Procurement controversies series -- Quebec

Lax rules let Quebec politicians funnel contracts to pals, Chabonneau commission told
A retired senior Quebec bureaucrat kicked off the Charbonneau Commission hearings Friday by recounting a history of secretive, lax and often corrupt procurement practices that allowed politicians to funnel contracts to party loyalists and rubber-stamp huge cost overruns that essentially plundered the public purse.

Lafrance took the stand at 9:30 a.m. and over the course of the day walked the commissioners through more than 50 years of history that reflected a constant struggle to reign in corrupt practices.

He said that it wasn’t until the Quiet Revolution in the early 1960s that the government began the process of cleansing the system; a process that continues to this day.

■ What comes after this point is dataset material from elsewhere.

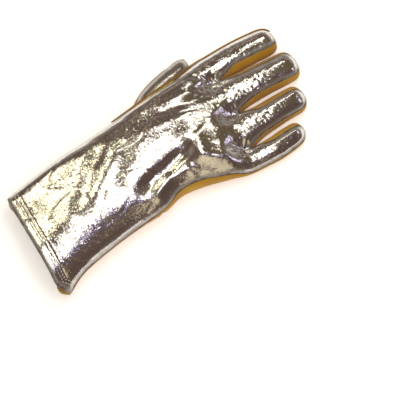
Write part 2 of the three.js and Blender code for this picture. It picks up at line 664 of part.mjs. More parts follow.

What became apparent from Lafrance’s historical recounting was that despite the many changes to the contracting laws, the same problems of corruption, collusion and favouritism still exist in 2012.

Lafrance said that during the Maurice Duplessis era, the so-called Department of Colonization controlled all procurement, secretly distributing contracts to loyalists of Duplessis’s Union Nationale.

He noted that a government study of the contracting system in 1960 concluded that the system was “immoral, scandalous, humiliating and disquieting for the public” because it essentially allowed cabinet to hand out contracts to the supporters of the governing party.

In the 1960s, systems were put into place to create lists of “qualified” contractors with various expertise and to improve transparency. But even then, Lafrance said that officials often had no idea whether contractors on the lists even existed or were in fact qualified to do the job.

One major problem, he said, was a lack of control over cost overruns.

He said they were the result of bad project management on the work site, but the government simply paid out the additional funds without verifying the demanded amounts.

Responding to mounting public complaints, the province began a gradual process of modifying its contracting regulations to meet national and international standards of transparency and competition.

This included publishing all tenders on an international publicly-accessible computer network that manages the bidding process.

Lafrance concluded his testimony by saying that no matter what legislation is adopted or policies put into place, stamping out corruption depends on “the ethics” of the people involved.